The implication is clear: Cooperation, kindness, and virtue are embodied in observable acts—facial muscle movements, brief vocalizations, ways of moving the hands or positioning the body, patterns of gaze activity—that are signals detectable to the ordinary eye. These outward signals of virtue, it further stands to reason, have involuntary elements that are not likely to be faked, and are likely to be put to use as people form intuitions about whom to trust and love and sacrifice for. This central premise—that for cooperation and goodness to emerge there must be outward signs of trustworthiness and cooperation—shapes the very design of the nonverbal signs of compassion, gratitude, and love. As science has begun to map the pro-social emotions in the body, new facial displays of embarrassment, shame, compassion, awe, love, and desire have been discovered. Studies of new modalities of communication, such as touch, have revealed that we can communicate gratitude, compassion, and love with a brief touch to the forearm. We are wired to detect benevolent intent in others in the moment-to-moment flow of the microinteractions of our daily living.
Finally, the tit-for-tat evokes cooperation in others—the principle of contagious cooperation. The tendency to cooperate and give can be readily exploited by individuals who are competitive and self-serving; nice guys do finish last in certain contexts. Kind individuals fare better, however, if they are able to evoke pro-social tendencies in others, thus prompting cooperative exchange. To the extent that goodness evokes beneficent responses in others, it should flourish.
Compassion, embarrassment, and awe are contagious at many different levels. Perceiving a person’s smile, even below subliminal awareness, prompts the perceiver to feel good and to show shifts away from fight-flight physiology. Perhaps more remarkable are the feelings evoked in hearing of others’ kindness—the swelling in the chest, goosebumps, and occasional tearing. Jonathan Haidt has called this state elevation, and he argues that we’re wired to be inspired by hearing the good acts of others. Through touch, cooperation and kindness can spread across people and physical space within seconds. The emotions that promote the meaningful life are powerfully contagious, which increases their chance for propagation, and their encoding into our nervous systems and their ritualization into cultural practice.
We have now set the stage for our examination of emotions that promote high jen ratios and the meaningful life. We have reviewed the intellectual backdrop in which this work has taken place, which has assumed that emotions are disruptive, base tendencies, part of a human nature largely oriented toward the gratification of desire. We have considered the specifics of emotions that have been discovered in the past thirty years. We have learned that emotions serve as commitment devices, are embodied in our bodies, and shape moral judgment in systematic fashion.
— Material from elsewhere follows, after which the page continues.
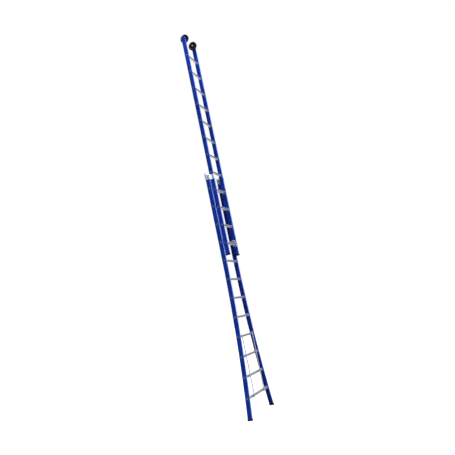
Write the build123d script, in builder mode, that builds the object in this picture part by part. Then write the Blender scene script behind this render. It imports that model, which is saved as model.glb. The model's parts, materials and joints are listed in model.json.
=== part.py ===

And in this past chapter we have sketched what kind of evolutionary environment might have given rise to emotions like compassion or gratitude, and what general principles these emotions abide by. We will now turn to scientific studies that illuminate this new swath of human design, and that will lend credence to Darwin’s insight about the origins of human goodness: that it is rooted in our emotion, and that these social instincts may be stronger than those “of any other instinct or motive.”
5 Embarrassment
ON JULY 2, 1860, Eadweard Muybridge boarded a stagecoach in San Francisco bound for St. Louis, Missouri, where he was to catch a train and make his way to Europe. There he would search for rare books to fill the shelves in the bookstore that he ran with his brother. In northeastern Texas, things went horribly. The driver of the stagecoach lost control and the coach careened down a hillside. Muybridge was hurled out of the boot of the coach, smashing his face against a tree, damaging a part of his frontal lobes that enables people to draw upon their emotions in making difficult decisions.
After six vague years in England, Muybridge returned to San Francisco. In 1872, he married Flora Shallcross Stone, twenty-one years his junior. While Muybridge was away on assignment for weeks on end, taking photographs of Yosemite and the Indian wars, Flora frequented fashionable theaters and restaurants with the dashing Major Harry Larkyns. Flora soon bore a baby boy. The little boy was more the source of uneasy suspicion than joy for Muybridge. Muybridge’s concerns were quickly confirmed: He found a photo of the baby with “Little Harry” inscribed on the back. When the baby’s nurse confirmed Muybridge’s suspicions—that Harry Larkyns was the father of the baby—Muybridge was overwhelmed.
He took a train to Calistoga, where Larkyns was working at the Yellow Jacket Ranch. Once at the ranch, Muybridge strode up to the front door and summoned Larkyns. When Larkyns arrived, Muybridge stated in matter-of-fact fashion: “Good evening, major, my name is Muybridge,” at which time he raised his Smith & Wesson No. 2 six-shooter and shot Larkyns one inch below his left nipple. Larkyns grabbed his wound, ran through the house to his friends outside, and collapsed and died. A witness to the scene disarmed Muybridge and took him to the parlor, where Muybridge apologized to the women present for the “interruption.”